NASA has shared the final self-portrait that will be taken by the InSight Mars lander, showing dust-caked solar panels that blend into the surrounding regolith. The InSight mission is expected to end this year, and the lander will need all of its remaining power to gather as much scientific data as possible.

In a press conference last week, NASA announced that InSight will likely cease all operations at the end of 2022. The mission’s end is due to the amount of dust that has accumulated on the lander’s solar panels, limiting the amount of power the spacecraft can draw from.

For three years, InSight has toiled on the Martian surface, taking images of the Martian skies and using its seismometer to detect marsquakes. For two years, the lander tried to use its ‘Mole’ heat probe to dig into the Martian surface, before the tool got stuck in the spongy soil. Earlier this month, the lander detected the largest-yet-known seismic activity on another planet: a magnitude 5 quake that occurred somewhere in the Martian interior.

The lander also gave scientists the best-ever look at the Martian insides, as well as the geological and seismological systems at work on the planet today. InSight has so far detected 1,313 marsquakes, and could yet detect more before its scientific operations end.

One of InSight's dust-covered solar panels.

The mission’s end has been a creeping certainty. The lander has previously been forced into safe modes by Martian dust storms. Stop-gap measures helped get some of the dust off the panels—namely, by intentionally dropping Martian dirt onto the dust to dislodge it—but such actions appear to have just prolonged the inevitable.

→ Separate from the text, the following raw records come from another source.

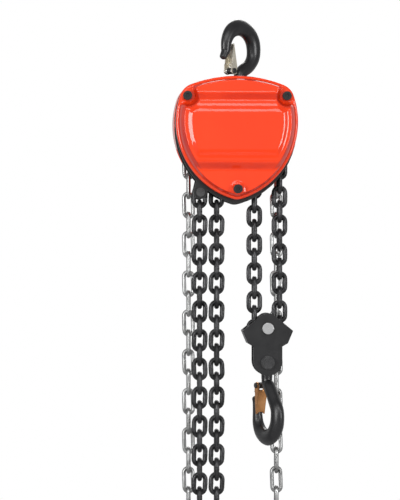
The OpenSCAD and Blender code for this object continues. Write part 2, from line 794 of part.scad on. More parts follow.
module drive_shaft() {
    color("silver") at_shaft() difference() {
        union() {
            rod_y(drive_r, disc_wheel_y, drive_thread_end);
            slab(disc_wheel_y - disc_wheel_t - 0.6, disc_wheel_y) polygon(gear_points(pinion_teeth, drive_pinion_r, 0));
            rod_y(drive_end_r, cover_in_y + 0.5, disc_wheel_y);
        }
        translate([0, hand_wheel_y + hand_wheel_w + wheel_nut_t - 1.5, 0])
            cylinder(r = 0.9, h = 4 * drive_r, center = true);
    }
}

// ---------- brake and hand wheel ----------

module brake_hub() {
    color("gray") at_shaft() difference() {
        union() {
            rod_y(hub_flange_r, hub_y, friction_y);
            rod_y(hub_boss_r, hub_y, hand_wheel_y - 0.5);
        }
        rod_y(drive_r + fit, hub_y - 1, hand_wheel_y);
    }
}

module friction_disc(y0) {
    color("saddlebrown") at_shaft() difference() {
        rod_y(hub_flange_r - 1, y0, y0 + friction_t);
        rod_y(hub_boss_r + 1, y0 - 1, y0 + friction_t + 1);
    }
}

module inner_friction_disc() {
    friction_disc(friction_y);
}

module outer_friction_disc() {
    friction_disc(outer_friction_y);
}

ratchet_bush_r = hub_boss_r + 2;
ratchet_step = 360 / ratchet_teeth;
ratchet_lead_deg = 1.5;

module ratchet_disc() {
    color("gray") at_shaft() difference() {
        slab(ratchet_y, ratchet_y + ratchet_t)
            polygon([for (k = [0:ratchet_teeth - 1], j = [0:3])
                let (a = pawl_nose_deg[0] + ratchet_lead_deg + k * ratchet_step + j * ratchet_step / 3 * 0.999)
                (ratchet_r - ratchet_depth * j / 3) * [cos(a), sin(a)]]);
        rod_y(ratchet_bush_r + fit, ratchet_y - 1, ratchet_y + ratchet_t + 1);
    }
}

module ratchet_bush() {
    color("peru") at_shaft() difference() {
        rod_y(ratchet_bush_r, ratchet_y, ratchet_y + ratchet_t);
        rod_y(hub_boss_r + fit, ratchet_y - 1, ratchet_y + ratchet_t + 1);
    }
}

hand_floor = hand_r * cos(chord_deg(hand_flat, hand_r) / 2) - hand_wire / 2 - air;
hand_groove_r = hand_r * cos(chord_deg(hand_upright, hand_r) / 2) - hand_link_w / 2 - 0.6;
hand_pocket_deg = hand_end_deg + chord_deg(hand_upright, hand_r) + chord_deg(hand_flat, hand_r) / 2;
hand_hub_r = 18;

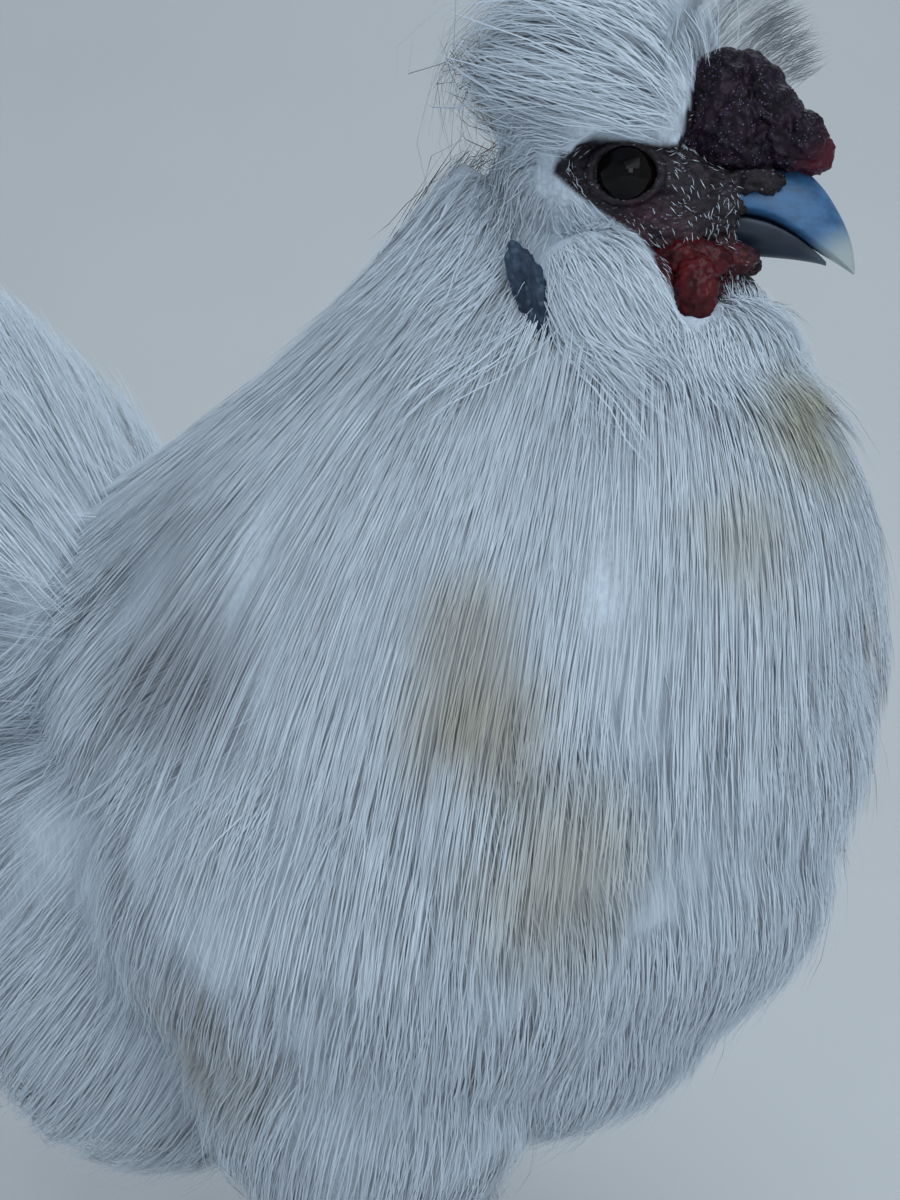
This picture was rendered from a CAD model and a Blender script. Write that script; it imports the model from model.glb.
import math

import bpy
import numpy as np
from mathutils import Matrix, Vector, noise
from mathutils.bvhtree import BVHTree


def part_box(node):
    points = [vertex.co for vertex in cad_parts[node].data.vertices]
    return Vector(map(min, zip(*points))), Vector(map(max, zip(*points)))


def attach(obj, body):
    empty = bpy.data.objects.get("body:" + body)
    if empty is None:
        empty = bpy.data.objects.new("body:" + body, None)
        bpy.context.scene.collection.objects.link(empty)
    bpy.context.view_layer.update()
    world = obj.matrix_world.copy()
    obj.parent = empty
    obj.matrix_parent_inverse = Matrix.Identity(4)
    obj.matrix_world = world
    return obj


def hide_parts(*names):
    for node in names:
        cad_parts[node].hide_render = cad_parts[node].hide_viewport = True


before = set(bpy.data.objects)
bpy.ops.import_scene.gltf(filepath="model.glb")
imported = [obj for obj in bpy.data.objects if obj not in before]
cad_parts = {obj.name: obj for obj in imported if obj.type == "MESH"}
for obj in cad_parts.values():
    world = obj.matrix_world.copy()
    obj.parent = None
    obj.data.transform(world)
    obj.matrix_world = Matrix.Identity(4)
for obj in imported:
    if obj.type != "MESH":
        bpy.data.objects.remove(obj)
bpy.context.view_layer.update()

# Skin of the trunk, neck and thighs: soft pale skin under thin white down.
# It is built of rounded bodies that are fused by a remesh, as one surface without seams.
# Sizes are in millimetres in the bird's own frame: it faces +X, its left is +Y, its feet are on z = 0.
HEAD_EYES = np.array((37.0, -2.0, 229.5))
HEAD_TURN = np.array(
    Matrix.Rotation(math.radians(10), 3, "Z") @ Matrix.Rotation(math.radians(4), 3, "Y")
)
UPRIGHT = np.eye(3)
EYE_CORNERS = [np.array(corner) for name in ("eye_right", "eye_left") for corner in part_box(name)]
MM = 0.001
BIRD_TO_MODEL = np.mean(EYE_CORNERS, axis=0) - HEAD_EYES * MM
SIDES = {"right": -1, "left": 1}
WHOLE_TURN = 2 * math.pi


def in_model(points):
    """Bird millimetres to the model's metres."""
    return np.asarray(points) * MM + BIRD_TO_MODEL


def head_point(x, y, z):
    """A point given from midway between the eyes, in the head's own turned frame."""
    return HEAD_EYES + HEAD_TURN @ np.array((x, y, z), float)


def unit(vectors):
    return vectors / np.maximum(np.linalg.norm(vectors, axis=-1, keepdims=True), 1e-9)


class Pelt:
    """A surface that feathers grow on; each kind gives point(u, v) and heart(u, v) for arrays."""

    def frame(self, u, v, step=0.01):
        """Points, the way the coat lies, the way across it and the outward direction."""
        spot = self.point(u, v)
        along = (self.point(u + step, v) - spot) / step
        across = (self.point(u, v + step) - self.point(u, v - step)) / (2 * step)
        out = unit(np.cross(along, across))
        inward = np.sum(out * (spot - self.heart(u, v)), axis=-1) < 0
        out[inward] *= -1
        return spot, along, across, out

    def walk(self, u, v, length, sway, steps):
        """Paths of the given lengths down the coat: their points, ways across and outward directions."""
        rows = []
        for _ in range(steps + 1):
            spot, along, across, out = self.frame(u, v)
            rows.append((spot, unit(across), out))
            u = u + length / steps / np.maximum(np.linalg.norm(along, axis=-1), 4)
            v = v + length / steps * sway / np.maximum(np.linalg.norm(across, axis=-1), 6)
        return [np.stack(column, axis=1) for column in zip(*rows)]

    def on_map(self, u, v):
        """Each root's place on the pelt's own unwrap, from 0 to 1 both ways."""
        return np.mod(v / self.v_span + 0.5, 1), np.clip(u / self.u_span, 0, 1)


class Egg(Pelt):
    """A rounded form with its own reach on each side; u runs from its pole, v turns round it."""

    u_span, v_span = math.pi, WHOLE_TURN

    def __init__(self, centre, reach, pole=(0, 0, 1), turn=UPRIGHT):
        self.centre = np.array(centre, float)
        self.reach = np.array([r if isinstance(r, tuple) else (r, r) for r in reach], float)
        self.turn = turn
        self.pole = unit(np.array(pole, float))
        side = np.array((0.0, 1.0, 0.0))
        self.side = unit(side - self.pole * side.dot(self.pole))
        self.rear = np.cross(self.pole, self.side)

    def on_unit(self, q, more=0.0):
        reach = np.where(q >= 0, self.reach[:, 0], self.reach[:, 1]) + more
        return self.centre + (q * reach) @ self.turn.T

    def point(self, u, v, more=0.0):
        u, v = np.asarray(u)[..., None], np.asarray(v)[..., None]
        ring = self.rear * np.cos(v) + self.side * np.sin(v)
        return self.on_unit(self.pole * np.cos(u) + ring * np.sin(u), more)

    def heart(self, u, v):
        return self.centre

    def holds(self, points, more=0.0):
        """Which points lie inside the form."""
        local = (points - self.centre) @ self.turn
        reach = np.where(local >= 0, self.reach[:, 0], self.reach[:, 1]) + more
        return np.sum((local / reach) ** 2, axis=-1) < 1


def cubic(ends, u):
    """Point of a cubic curve with the four given ends, for an array of u."""
    a, b, c, d = (np.array(p, float) for p in ends)
    u = np.asarray(u, float)[..., None]
    w = 1 - u
    return a * w**3 + b * (3 * u * w * w) + c * (3 * u * u * w) + d * u**3


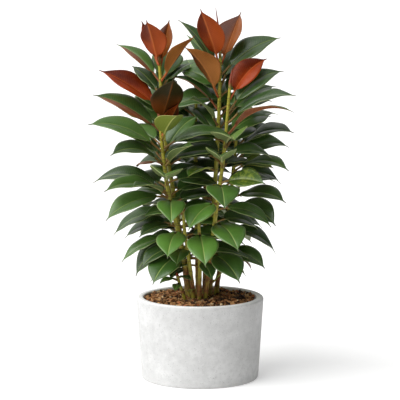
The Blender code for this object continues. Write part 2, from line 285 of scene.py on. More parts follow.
# Leaves that only show here, as rows of the same kind. Most of them are small or deep in the plant.
LESSER_LEAVES = {
    1: [
        (0.835, 140, 64, 0.125, 0, 0, 0.056, "flushed"),
        (0.775, 50, 40, 0.140, 35, 0, 0.060, "mature"),
        (0.755, 140, 48, 0.125, 30, -10, 0.052, "mature"),
        (0.290, 245, 8, 0.080, 50, 0, 0.040, "mature"),
    ],
    2: [
        (0.655, 325, 62, 0.101, 10, -20, 0.044, "flushed"),
        (0.645, 290, 44, 0.140, 30, 0, 0.076, "lime"),
        (0.590, 150, 52, 0.150, 60, -10, 0.062, "mature"),
        (0.577, 135, 16, 0.110, 60, -25, 0.068, "russet"),
        (0.575, 315, 44, 0.120, 30, 10, 0.060, "cupped"),
        (0.495, 225, 36, 0.140, 50, 0, 0.062, "mature"),
        (0.419, 159, 4, 0.158, 54, -25, 0.086, "mature"),
        (0.415, 210, 8, 0.110, 50, -10, 0.056, "mature"),
        (0.376, 177, -19, 0.153, 52, -30, 0.072, "mature"),
        (0.350, 265, 8, 0.110, 50, 0, 0.056, "mature"),
        (0.230, 275, 36, 0.035, 10, 0, 0.018, "lime"),
        (0.360, 212, -2, 0.125, 50, -15, 0.060, "mature"),
    ],
    3: [
        (0.805, 130, 48, 0.165, 20, -10, 0.044, "mature"),
        (0.755, 125, 40, 0.130, 40, -10, 0.058, "mature"),
        (0.645, 130, 52, 0.150, 50, -10, 0.062, "mature"),
        (0.555, 235, 16, 0.130, 45, 0, 0.060, "mottled"),
        (0.255, 340, 48, 0.040, 0, 0, 0.014, "lime"),
    ],
    4: [
        (0.531, 331, 17, 0.128, 38, 35, 0.068, "mottled"),
    ],
    5: [
        (0.655, 95, 36, 0.150, 50, 0, 0.064, "mature"),
        (0.690, 12, 34, 0.140, 45, 25, 0.072, "mature"),
        (0.585, 8, 28, 0.150, 50, 25, 0.072, "mature"),
    ],
    6: [
        (0.325, 295, -12, 0.080, 50, 0, 0.044, "mature"),
    ],
    7: [
        (0.651, 37, 40, 0.151, 57, 15, 0.074, "mature"),
        (0.530, 34, 16, 0.167, 63, 30, 0.084, "mature"),
        (0.416, 38, 6, 0.127, 55, 25, 0.068, "mature"),
        (0.391, 19, -5, 0.164, 56, 30, 0.080, "mature"),
        (0.325, 40, -8, 0.120, 50, 30, 0.066, "russet"),
        (0.575, 50, 12, 0.165, 55, 25, 0.070, "mature"),
        (0.560, 345, 14, 0.105, 40, 25, 0.056, "lime"),
    ],
    8: [
        (0.450, 200, 20, 0.110, 50, -15, 0.050, "mature"),
    ],
    9: [
        (0.280, 320, 15, 0.045, 50, 10, 0.024, "mature"),
        (0.273, 205, 15, 0.052, 55, -10, 0.028, "mature"),
        (0.262, 255, 5, 0.045, 50, 0, 0.024, "mature"),
    ],
    10: [
        (0.470, 40, 20, 0.130, 50, 10, 0.060, "mature"),
    ],
}

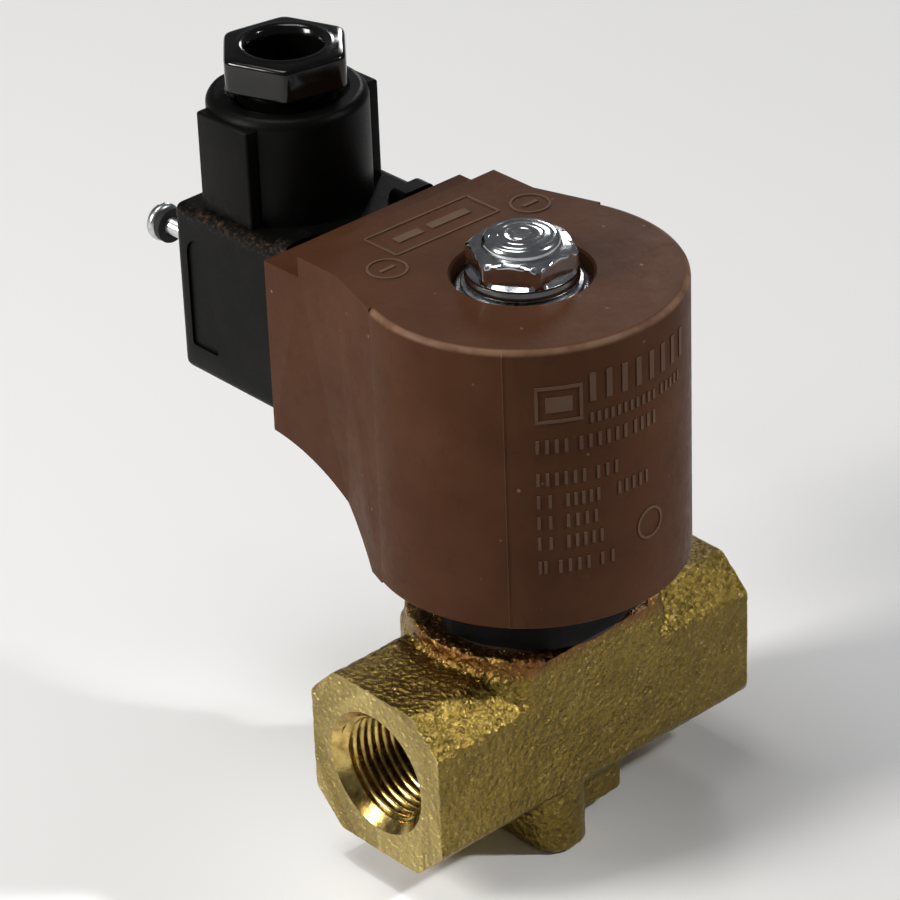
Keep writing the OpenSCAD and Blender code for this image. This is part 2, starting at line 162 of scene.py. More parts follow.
def tint(colour, *factors):
    """A colour with its channels multiplied, by one factor or by one each."""
    return [value * factor for value, factor in zip(colour, factors * (3 // len(factors)))]


class Finish:
    """A material whose node inputs are given as numbers, colours or other nodes' outputs."""

    def __init__(self, name):
        self.material = bpy.data.materials.new(name)
        self.material.use_nodes = True
        self.tree = self.material.node_tree
        self.shader = self.tree.nodes["Principled BSDF"]
        self.object = self.tree.nodes.new("ShaderNodeTexCoord").outputs["Object"]

    def put(self, socket, value):
        if isinstance(value, bpy.types.NodeSocket):
            self.tree.links.new(value, socket)
        elif socket.type == "RGBA":
            socket.default_value = (*value, 1)
        else:
            socket.default_value = value

    def add(self, kind, inputs, **settings):
        node = self.tree.nodes.new("ShaderNode" + kind)
        for key, value in settings.items():
            setattr(node, key, value)
        for key, value in inputs.items():
            self.put(node.inputs[key], value)
        return node

    def noise(self, size, detail=3, roughness=0.5, distortion=0, vector=None):
        """Noise whose blobs are about size millimetres across."""
        return self.add("TexNoise", {
            "Vector": vector or self.object, "Scale": 1 / (size * MM), "Detail": detail,
            "Roughness": roughness, "Distortion": distortion}).outputs["Fac"]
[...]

This final selfie was taken on April 24, and it shows the amount of dust that has built up on the spacecraft’s solar panels. It’s much more dust than was present in the lander’s first and second selfies, taken in December 2018 and between March and April 2019.

The selfies are mosaics, meaning they’re stitched together from multiple images, each of which requires the lander’s camera-carrying robotic arm to be in a different position. With dwindling power supply, the selfies simply aren’t worth the drain on the batteries , and the robotic arm will be moved into its resting position (or “retirement pose”) this month, according to NASA.

Kathya Zamora Garcia, the Deputy Project Manager for InSight, said in last week’s press conference that the lander’s scientific operations could end as soon as mid-July, but that the Martian climate is unpredictable.

However much time InSight has left, we likely won’t see the lander in such an exquisite panorama again.